## Stored records

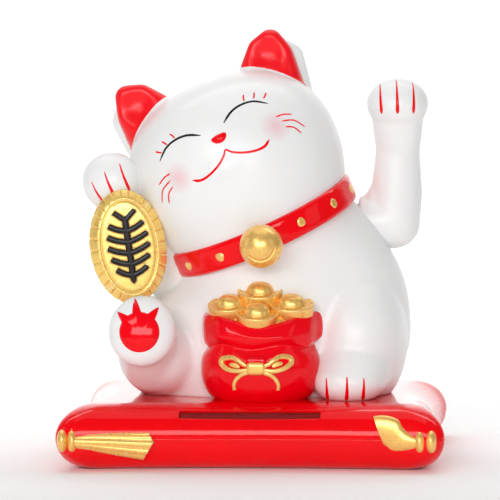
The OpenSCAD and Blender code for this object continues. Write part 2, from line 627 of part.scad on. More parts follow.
koban_t = 4.4;
koban_side = 11.4 * fig;
koban_up = 16.4 * fig;
koban_rim = 2.6;
module at_koban() translate(S([-36.6, -18.4, 43])) rotate([-3, -7.6, 12]) rotate([90, 0, 0]) children();
module koban_plan(grow) scale([koban_side + grow, koban_up + grow]) circle(1, $fn = 78);
function koban_ring(inset, z, notch) = [for (j = [0:77]) let (a = 360 * j / 78, n = j % 3 == 0 ? notch : 0)
    [(koban_side - inset - n) * cos(a), (koban_up - inset - n) * sin(a), z]];
module koban_coin() color(gold) moulded() at_koban() skin([
    koban_ring(0.6, -koban_t / 2, 0), koban_ring(0, -0.3, 0.5),
    koban_ring(koban_rim, koban_t / 2 - 0.4, 0), koban_ring(koban_rim + 0.5, koban_t / 2, 0)]);
// Raised sprig: a stem, paired leaves and a bud
sprig_t = 0.7;
module bar(a, b, w) {
    d = b - a;
    translate(a) rotate(atan2(d.y, d.x)) {
        translate([0, -w / 2]) square([norm(d), w]);
        circle(w / 2, $fn = 24);
        translate([norm(d), 0]) circle(w / 2, $fn = 24);
    }
}
module koban_relief() color("#1b1a1c") at_koban() translate([0, 0, koban_t / 2]) linear_extrude(sprig_t) union() {
    bar([0, -9.4] * fig, [0, 8.6] * fig, 1.3 * fig);
    for (y = [-6.6, -3.2, 0.2, 3.6], k = [-1, 1])
        bar([0, y] * fig, [k * (5 - 0.12 * abs(y)), y + 2.5] * fig, 1.25 * fig);
    for (k = [-1, 1]) bar([0, 7.2] * fig, [k * 2.6, 9.2] * fig, 1.1 * fig);
}

// ================= Money bag =================
bag_c = [2, -18.6];
// Rows: height, half width, half depth, how deep the folds are
bag_keys = [
    [0, 13.6, 11.4, 0], [3, 16.2, 13.2, 0], [8.4, 17.3, 14.4, 0], [13, 16.4, 13.8, 0.01],
    [16, 15.2, 12.4, 0.03], [19, 15.8, 13, 0.05], [22, 17, 13.8, 0.06], [24.2, 16.4, 13, 0.05],
];
function bag_ring(t, shrink) = let (k = spline(bag_keys, t), c = S([bag_c.x, bag_c.y, k[0]]))
    [for (j = [0:41]) let (a = 360 * j / 42, f = 1 + k[3] * sin(7 * a + 20), sag = k[3] * 14 * cos(3 * a))
        [c.x + (k[1] * fig * f - shrink) * cos(a), c.y + (k[2] * fig * f - shrink) * sin(a), c.z + sag]];
module money_bag() color(red) moulded() difference() {
    skin([for (i = [0:11]) bag_ring(i / 11, 0)]);
    translate(S([bag_c.x, bag_c.y, 26.4])) scale([14.6, 12.4, 6.4] * fig) sphere(1, $fn = 20);
    body_form(-glue_gap);
    below(deck_z);
}

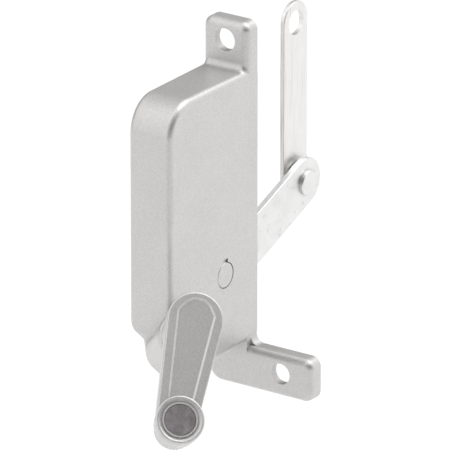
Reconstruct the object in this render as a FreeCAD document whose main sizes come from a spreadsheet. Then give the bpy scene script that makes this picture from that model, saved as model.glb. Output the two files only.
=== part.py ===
"""Crank operator for a window or louvre: cast housing, worm shaft, sector gear, arm and link.

The mounting plane is y = 0 and the housing stands out towards -Y.  +X is the side on which the
lower screw tab sticks out, +Z is up, and z = 0 is the underside of the housing.  The crank axis
leaves the lower front corner of the housing, turned and tilted as the two crank angles say.
"""
import FreeCAD, Part
import Sketcher
import math
import os

Vector = FreeCAD.Vector
Rotation = FreeCAD.Rotation
Placement = FreeCAD.Placement

# Driving dimensions, in millimetres and degrees: alias, value, meaning.
DIMENSIONS = [
    ("housing_width", 16.6, "housing across X, at the mounting plane"),
    ("side_taper", 0.55, "how much each side leans in towards the front"),
    ("tab_half_width", 8.2, "half width of the tabs, just inside the housing's sides"),
    ("housing_depth", 45.8, "mounting plane to front face"),
    ("housing_height", 88.5, "underside to top of the housing"),
    ("corner_radius", 11.0, "large round of the top front corner"),
    ("nose_start", 14.5, "height at which the front face turns in"),
    ("nose_inset", 6.8, "how far the lower front steps back"),
    ("nose_end", 8.5, "height of the foot of that slope"),
    ("foot_inset", 1.5, "further step back down to the underside"),
    ("chin_radius", 6.05, "round between the front face and that slope"),
    ("edge_round", 2.0, "round along the housing's outer edges"),
    ("tab_edge_round", 2.3, "round along the tabs' front edges"),
    ("root_round", 2.2, "inside round where the upper tab meets the housing"),
    ("side_root_round", 3.0, "inside round where the lower tab leaves the housing's side"),
    ("barrel_rim_round", 1.6, "round of the barrel's rim"),
    ("root_setback", 2.3, "lower tab's inside round, back from the tab's front face"),
    ("wall", 2.3, "wall of the casting"),
    ("tab_thickness", 5.6, "thickness of both screw tabs at their rims"),
    ("tab_skin", 2.7, "wall of the tabs in front of the hollow in their back"),
    ("gear_room", 0.6, "room in the casting around the sector gear"),
    ("tab_overlap", 6.0, "how far the tab blocks run into the housing"),
    ("upper_tab_top", 103.6, "top of the upper tab"),
    ("upper_hole_z", 97.3, "height of the upper screw hole"),
    ("upper_hole_radius", 3.7, "upper screw hole"),
    ("lower_tab_top", -1.3, "top edge of the lower tab"),
    ("lower_tab_bottom", -15.1, "bottom edge of the lower tab"),
    ("lower_tab_left", -6.4, "left end of the lower tab"),
    ("lower_tab_left_round", 4.6, "round of its lower left corner"),
    ("lower_tab_reach", 31.9, "right end of the lower tab"),
    ("lower_hole_x", 20.7, "lower screw hole across"),
    ("lower_hole_z", -7.5, "lower screw hole height"),
    ("lower_hole_radius", 3.4, "lower screw hole"),
    ("tab_corner", 3.0, "round of the tab corners"),
    ("pivot_y", -16.9, "arm pivot, depth"),
    ("pivot_z", 25.9, "arm pivot, height"),
    ("pin_radius", 4.2, "pivot pin"),
    ("pin_length", 16.2, "pivot pin, flush with both sides"),
    ("pin_chamfer", 0.35, "edge break of the pin's ends"),
    ("spacer_play", 0.05, "gap between the spacer tube and the left wall"),
    ("spacer_wall", 2.2, "wall of the spacer tube on the pin"),
    ("stake_width", 2.4, "chisel mark that stakes the pin"),
    ("stake_height", 1.2, "chisel mark that stakes the pin"),
    ("stake_depth", 0.5, "chisel mark that stakes the pin"),
    ("running_fit", 0.05, "radial clearance of a turning fit"),
    ("face_gap", 0.25, "clearance between faces that slide"),
    ("crank_azimuth", 43.0, "crank axis, turned from -Y towards +X"),
    ("crank_elevation", 33.0, "crank axis, tilted up"),
    ("worm_x", 1.8, "worm centre across"),
    ("worm_y", -33.6, "worm centre, depth"),
    ("worm_z", 5.6, "worm centre, height"),
    ("worm_pitch_radius", 3.6, "pitch radius of the worm"),
    ("tooth_addendum", 1.2, "tooth height outside the pitch line"),
    ("tooth_dedendum", 1.5, "tooth depth inside the pitch line"),
    ("pressure_angle", 20.0, "slope of the tooth flanks"),
    ("backlash", 0.8, "play between worm thread and gear tooth"),
    ("worm_back", -5.0, "rear end of the worm, along the crank axis"),
    ("worm_front", 7.0, "front end of the worm thread"),
    ("ball_offset", 1.5, "centre of the worm chamber's round end"),
    ("ball_radius", 9.3, "outside of the worm chamber"),
    ("nose_radius", 7.4, "round nose in front of the worm chamber"),
    ("nose_x", -0.8, "centre of the nose across"),
    ("nose_y", -34.0, "centre of the nose, depth"),
    ("nose_z", 4.9, "centre of the nose, height"),
    ("foot_radius", 5.0, "round between the nose and the underside"),
    ("barrel_radius", 8.3, "outside of the barrel at its rim"),
    ("barrel_base_radius", 9.4, "outside of the barrel at its base"),
    ("barrel_length", 21.0, "worm centre to barrel rim"),
    ("chamber_radius", 5.4, "inside of the worm chamber"),
    ("hub_room", 0.9, "room in the casting around the crank arm's hub"),
    ("bush_back", 10.6, "rear face of the bush"),
    ("bush_radius", 5.0, "outside of the bush"),
    ("collar_radius", 3.9, "collar of the worm shaft behind the bush"),
    ("collar_back", 8.3, "rear face of the collar, along the crank axis"),
    ("collar_width", 1.4, "collar of the worm shaft"),
    ("ring_groove", 0.9, "groove of the retaining ring"),
    ("ring_groove_depth", 0.3, "groove of the retaining ring"),
    ("ring_radius", 5.5, "outside of the retaining ring"),
    ("thin_ring", 0.6, "thickness of thrust washer and retaining ring"),
    ("thrust_radius", 4.6, "outside of the thrust washer"),
    ("thrust_gap", 0.15, "gap between thrust washer and bush"),
    ("ring_gap", 0.3, "gap between retaining ring and barrel"),
    ("bush_setback", 0.4, "front face of the bush behind the barrel's rim"),
    ("spline_groove", 0.35, "radius of the grooves between the splines"),
    ("journal_radius", 3.5, "shaft in the bush"),
    ("spline_radius", 3.2, "splined end of the shaft"),
    ("spline_teeth", 12, "number of splines"),
    ("gear_teeth", 30, "teeth that a full circle would have"),
    ("gear_back", -1.0, "left face of the sector gear"),
    ("gear_front", 3.5, "right face of the sector gear"),
    ("sector_start", 199.0, "first edge of the toothed sector, degrees from +Y towards +Z"),
    ("sector_end", 292.0, "last edge of the toothed sector"),
    ("gear_hub_radius", 9.5, "hub of the sector gear"),
    ("gear_rivet_radius", 1.6, "rivets between gear and drive arm"),
    ("gear_rivet_reach", 12.5, "pivot to those rivets"),
    ("arm_thickness", 2.1, "drive arm plate"),
    ("arm_length", 50.0, "arm pivot to link rivet"),
    ("arm_angle", 17.5, "line from pivot to link rivet, above horizontal"),
    ("arm_edge_angle", 21.5, "edges of the drive arm, above horizontal"),
    ("arm_bar_length", 37.5, "straight part of the arm's lower edge"),
    ("arm_end_radius", 7.7, "round end of the drive arm"),
    ("arm_hub_radius", 10.5, "hub end of the drive arm"),
    ("link_width", 12.7, "link strip"),
    ("link_thickness", 1.6, "link strip"),
    ("link_length", 51.6, "link rivet to link hole"),
    ("link_end_extra", 0.4, "extra length past the link hole"),
    ("strip_round", 0.3, "edge round of the drive arm and the link"),
    ("link_hole_radius", 4.0, "hole at the link's free end"),
    ("washer_radius", 5.75, "washer between arm and link"),
    ("washer_thickness", 1.5, "washer between arm and link"),
    ("rivet_radius", 2.6, "shank of the link rivet"),
    ("rivet_head_radius", 3.95, "head of the link rivet"),
    ("rivet_head_height", 1.2, "head of the link rivet"),
    ("rivet_head_chamfer", 0.3, "head of the link rivet"),
    ("rivet_tail_radius", 3.9, "peened end of the link rivet"),
    ("rivet_tail_height", 1.2, "peened end of the link rivet"),
    ("rivet_tail_chamfer", 0.4, "peened end of the link rivet"),
    ("handle_angle", -14.8, "crank arm at rest, from straight down"),
    ("handle_throw", 33.4, "crank axis to knob axis"),
    ("handle_thickness", 5.0, "crank arm plate"),
    ("handle_front", 46.3, "front face of the crank arm, along the crank axis"),
    ("handle_hub_end", 22.1, "rear end of the crank arm's hub"),
    ("handle_hub_radius", 7.5, "hub of the crank arm"),
    ("handle_big_radius", 8.5, "upper end of the crank arm"),
    ("handle_small_radius", 6.1, "lower end of the crank arm"),
    ("panel_depth", 0.45, "recess in the crank arm's face"),
    ("panel_slope", 55.0, "lean of the recess's sides"),
    ("panel_rim", 2.6, "rim left around the recess"),
    ("press_room", 0.02, "radial room of splined and riveted joints"),
    ("handle_round", 0.6, "round of the crank arm's front edge"),
    ("set_screw_radius", 2.5, "set screw hole"),
    ("set_screw_play", 0.05, "radial play of the set screw"),
    ("set_screw_point", 0.45, "bevel of the set screw's point"),
    ("set_screw_socket", 1.25, "socket of the set screw"),
    ("set_screw_socket_depth", 2.0, "socket of the set screw"),
    ("knob_radius", 7.4, "knob"),
    ("knob_height", 10.6, "knob"),
    ("knob_sink", 1.6, "rivet head sunk below the knob's rim"),
    ("knob_washer_radius", 4.9, "washer under the knob"),
    ("knob_washer_thickness", 0.5, "washer under the knob"),
    ("knob_tail_radius", 3.4, "peened end of the knob rivet"),
    ("knob_tail_height", 1.0, "peened end of the knob rivet"),
    ("knob_tail_chamfer", 0.4, "peened end of the knob rivet"),
    ("knob_head_height", 1.4, "head of the knob rivet"),
    ("knob_rivet_radius", 2.3, "shank of the knob rivet"),
    ("knob_head_radius", 4.67, "head of the knob rivet"),
    ("knob_recess_radius", 4.75, "recess of the knob around that head"),
    ("knob_lip_inner", 4.95, "raised lip of the knob around that head"),
    ("knob_lip_outer", 5.4, "raised lip of the knob around that head"),
    ("knob_head_chamfer", 0.15, "bevel of that head"),
]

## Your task
Above are the records; from them, give again exactly the lines from the one containing "Reconstruct the object" through the one containing "Placement = FreeCAD.Placement", both included.

## Correct result
Reconstruct the object in this render as a FreeCAD document whose main sizes come from a spreadsheet. Then give the bpy scene script that makes this picture from that model, saved as model.glb. Output the two files only.
=== part.py ===
"""Crank operator for a window or louvre: cast housing, worm shaft, sector gear, arm and link.

The mounting plane is y = 0 and the housing stands out towards -Y.  +X is the side on which the
lower screw tab sticks out, +Z is up, and z = 0 is the underside of the housing.  The crank axis
leaves the lower front corner of the housing, turned and tilted as the two crank angles say.
"""
import FreeCAD, Part
import Sketcher
import math
import os

Vector = FreeCAD.Vector
Rotation = FreeCAD.Rotation
Placement = FreeCAD.Placement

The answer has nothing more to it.